Le sens incantatoire.

On déroule de beaux discours. Ils lassent. Pour incarner le sens, on raconte des histoires d’impact courtes, reliées à des indicateurs modestes et lisibles. On montre ce que le travail a changé pour quelqu’un : un client, une équipe sœur, un usager. Le sens se sédimente par capillarité.

La confusion “bienveillance = laisser-faire”.

Un collectif adulte n’a pas besoin de sucre ; il a besoin de cadre. Le Contrat d’Équipe n’est pas une caresse : c’est une ligne claire qui autorise la liberté dans la règle. Droit au désaccord pendant la délibération, devoir d’alignement après la décision : c’est ainsi que la confiance devient opérationnelle.
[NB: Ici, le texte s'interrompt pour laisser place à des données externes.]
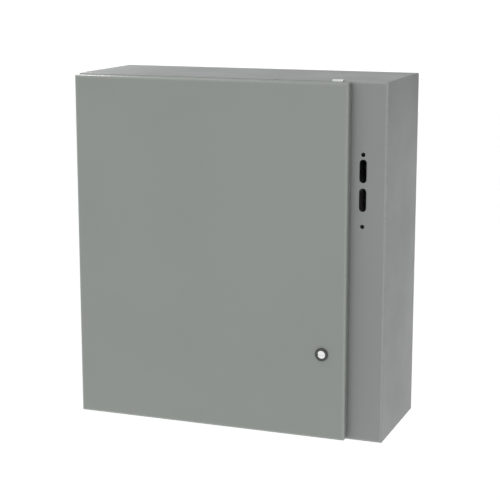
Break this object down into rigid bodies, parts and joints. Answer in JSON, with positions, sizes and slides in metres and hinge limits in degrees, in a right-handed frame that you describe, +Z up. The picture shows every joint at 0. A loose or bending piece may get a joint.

Et maintenant, comment avancer sans théâtraliser ?

Commencez petit et visible. Une équipe, un mois. Écrivez un périmètre de décision réel. Ouvrez les réunions par l’intention et fermez-les par une décision clôturée. Reconnaissez une contribution transversale, chaque semaine, avec précision. Reliez un livrable à son impact concret. Protégez deux fenêtres de profondeur par personne. Revenez, un mois plus tard, sur les cinq repères de sécurité. Mesurez ce qui a bougé, tranquillement. L’énergie parlera pour vous.

Lorsque vous voudrez objectiver des dimensions plus fines (stabilité de la présence, cohérence émotion-action, qualité d’axe, résonance collective, écologie personnelle), il existe des approches intégratives qui donnent des repères sérieux sans caricaturer l’humain. Nous les mobilisons quand c’est pertinent — jamais avant. L’outil ne précède pas la relation ; il la servit.

En bref

Motiver sans forcer, c’est orchestrer des conditions de circulation : de l’air, de la netteté, du lien. Ce n’est ni héroïque ni fumeux. C’est une discipline de gestes et de regards qui, semaine après semaine, déplacent une culture. On enlève la peur, on éclaire la boussole, on donne des prises d’autonomie, on rend l’impact visible, on protège l’écologie personnelle. Alors, l’engagement se voit, se mesure… et surtout, il tient.